§ **Required task**:
Extract every line below that contains the word "names".

§ **Given material**:
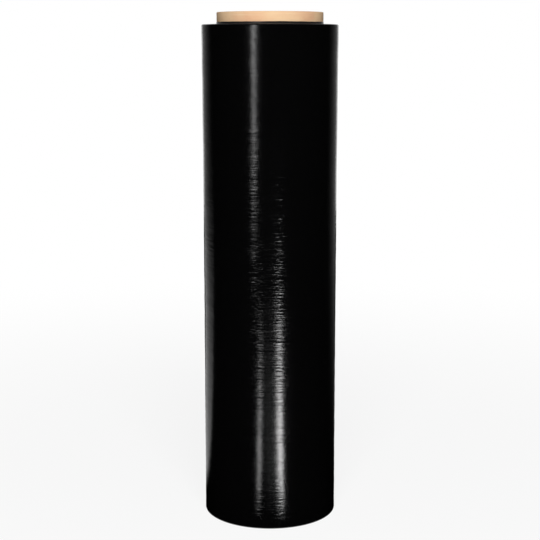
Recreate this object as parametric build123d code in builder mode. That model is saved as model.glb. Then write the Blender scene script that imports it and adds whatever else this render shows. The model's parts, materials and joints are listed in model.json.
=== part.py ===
"""A roll of black stretch film wound on a spiral paper tube, standing on end.

Millimetres. +Z runs up the roll's axis. The origin is the centre of the foot, where the film and
the tube stand flush. The tube stands proud of the film at the top, where a few first turns of film
also ride up the tube as a thin collar.
"""

import os

from build123d import *

# Driving dimensions of the paper tube
TUBE_BORE_DIAMETER = 76.2  # the standard three inch bore that dispensers take
TUBE_WALL = 4.2
TUBE_PROUD_TOP = 9.5  # how far the tube stands out of the film at the top
TUBE_PROUD_FOOT = 0.0  # and at the foot, where it is flush
TUBE_RIM_ROUNDING = 0.6  # outer edge of each sawn end
TUBE_BORE_ROUNDING = 0.3  # inner edge of each sawn end

# Driving dimensions of the wound film
FILM_WIDTH = 400.0  # width of the web, so the height of the winding
FILM_BUILD = 11.6  # radial thickness of all the turns, at the waist
EDGE_SWELL_TOP = 0.6  # extra radius at the top edge, where the web's edge builds up
EDGE_SWELL_FOOT = 0.2  # the same at the foot
WAIST_HEIGHT = 190.0  # height of the winding's narrowest place, above its foot
SHOULDER_ROUNDING = 1.2  # soft outer edge of each end of the winding
COLLAR_THICKNESS = 0.25  # first turns that ride up the tube
COLLAR_HEIGHT = 2.0

# Worked out from the driving dimensions
bore_radius = TUBE_BORE_DIAMETER / 2
tube_radius = bore_radius + TUBE_WALL
waist_radius = tube_radius + FILM_BUILD
top_edge_radius = waist_radius + EDGE_SWELL_TOP
foot_edge_radius = waist_radius + EDGE_SWELL_FOOT
collar_radius = tube_radius + COLLAR_THICKNESS

film_foot = TUBE_PROUD_FOOT
film_waist = film_foot + WAIST_HEIGHT
film_top = film_foot + FILM_WIDTH
collar_top = film_top + COLLAR_HEIGHT
tube_length = TUBE_PROUD_FOOT + FILM_WIDTH + TUBE_PROUD_TOP


def corner_nearest(sketch, radius, height):
    """The corner of a section on the XZ plane that lies at this radius and height."""
    return sketch.vertices().sort_by_distance((radius, 0, height))[0]


# The paper tube: one plain tube, sawn square at both ends, its edges slightly rubbed round
with BuildPart() as cardboard_core:
    with BuildSketch(Plane.XY):
        Circle(tube_radius)
        Circle(bore_radius, mode=Mode.SUBTRACT)
    extrude(amount=tube_length)
    bore_edges = cardboard_core.edges().filter_by(GeomType.CIRCLE).sort_by(SortBy.RADIUS)[:2]
    fillet(bore_edges, radius=TUBE_BORE_ROUNDING)
    outer_edges = cardboard_core.edges().filter_by(GeomType.CIRCLE).sort_by(SortBy.RADIUS)[-2:]
    fillet(outer_edges, radius=TUBE_RIM_ROUNDING)

# The wound film: all the turns together are one solid, turned from one section. Its side is a
# little waisted, its shoulders are soft, and the collar stands on its top end round the tube.
with BuildPart() as film_winding:
    with BuildSketch(Plane.XZ) as winding_section:
        with BuildLine():
            Line((tube_radius, film_foot), (foot_edge_radius, film_foot))
            TangentArc((waist_radius, film_waist), (foot_edge_radius, film_foot), tangent=(0, -1))
            TangentArc((waist_radius, film_waist), (top_edge_radius, film_top), tangent=(0, 1))
            Polyline(
                (top_edge_radius, film_top),
                (collar_radius, film_top),
                (collar_radius, collar_top),
                (tube_radius, collar_top),
                (tube_radius, film_foot),
            )
        make_face()
        fillet(
            [
                corner_nearest(winding_section, foot_edge_radius, film_foot),
                corner_nearest(winding_section, top_edge_radius, film_top),
            ],
            radius=SHOULDER_ROUNDING,
        )
    revolve(axis=Axis.Z)

os.makedirs("parts", exist_ok=True)
for name, piece in (("cardboard_core", cardboard_core), ("film_winding", film_winding)):
    piece.part.label = name
    export_step(piece.part, f"parts/{name}.step")
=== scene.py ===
"""Looks of a stretch wrap roll: glossy black film wound on a spiral paper tube, standing on end.

Metres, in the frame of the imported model: +Z runs up the roll's axis and the foot is at zero.
"""

import json
import math
import random

import bpy
from bpy.props import FloatProperty, FloatVectorProperty, IntProperty, PointerProperty
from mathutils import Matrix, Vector


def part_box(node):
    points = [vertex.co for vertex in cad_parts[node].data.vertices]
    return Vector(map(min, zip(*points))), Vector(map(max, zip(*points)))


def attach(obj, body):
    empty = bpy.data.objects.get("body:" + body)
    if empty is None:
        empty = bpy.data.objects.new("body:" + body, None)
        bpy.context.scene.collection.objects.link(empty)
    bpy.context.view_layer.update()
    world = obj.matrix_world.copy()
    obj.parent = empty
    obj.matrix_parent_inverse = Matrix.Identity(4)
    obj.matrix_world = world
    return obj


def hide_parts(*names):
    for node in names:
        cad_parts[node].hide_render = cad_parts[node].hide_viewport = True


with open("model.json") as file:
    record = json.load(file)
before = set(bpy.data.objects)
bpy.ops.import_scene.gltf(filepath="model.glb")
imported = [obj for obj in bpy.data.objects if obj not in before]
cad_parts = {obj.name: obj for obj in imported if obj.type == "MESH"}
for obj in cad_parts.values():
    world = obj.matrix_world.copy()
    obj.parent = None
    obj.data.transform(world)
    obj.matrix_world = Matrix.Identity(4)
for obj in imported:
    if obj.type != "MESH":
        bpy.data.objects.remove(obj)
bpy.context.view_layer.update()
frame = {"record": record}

bl_info = {
    "name": "Stretch Wrap Roll",
    "version": (1, 0, 0),
    "blender": (4, 5, 0),
    "location": "View3D > Sidebar > Wrap Roll",
    "description": "Builds a roll of black stretch film on a cardboard tube, with its studio",
    "category": "Object",
}

MM = 0.001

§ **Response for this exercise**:
def hide_parts(*names):
    for node in names:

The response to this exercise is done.